Staley’s (and Barry’s) concession to run defense is extra size up front, including lots of five-man fronts. Barry commonly replaces an inside linebacker with a lineman, so he has five big defenders (three linemen and two outside linebackers), while deploying a nickel backfield (five defensive backs) behind them. That’s to stop the run without adding another player to the mix.
Pettine, on the other hand, played small as much as anyone in the league. According to Pro Football Focus, he was in dime personnel (six defensive backs) on 50% of the defensive snaps in his two seasons. Barry has played dime half that (24.7%).
If you want to see the scheme difference from the past two years, just watch the outside linebackers on the line of scrimmage. A common sight in 2019 and ’20 was one of the Smiths, Za’Darius or Preston, crashing down the line looking to get the jump on an inside run. Occasionally it worked, but just as often the back bounced outside them for a nice gain.
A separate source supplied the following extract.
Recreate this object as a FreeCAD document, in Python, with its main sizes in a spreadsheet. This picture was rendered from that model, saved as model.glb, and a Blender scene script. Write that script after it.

That’s happened far less this season, because the priority for Preston Smith and Rashan Gary has been holding the edge and not letting backs get outside. That’s what “more sound” means.
This all matters because the StaleyBarry defense counts on handling the run without bringing up extra defensive backs into the box. Less against the run means more in coverage — more players and ways to cover.
So yeah, the NFL is a passing game. Of course it is. The teams with the best quarterbacks win the most. Everybody knows that.
But stopping the run still matters. It’s just a matter of how you go about doing it.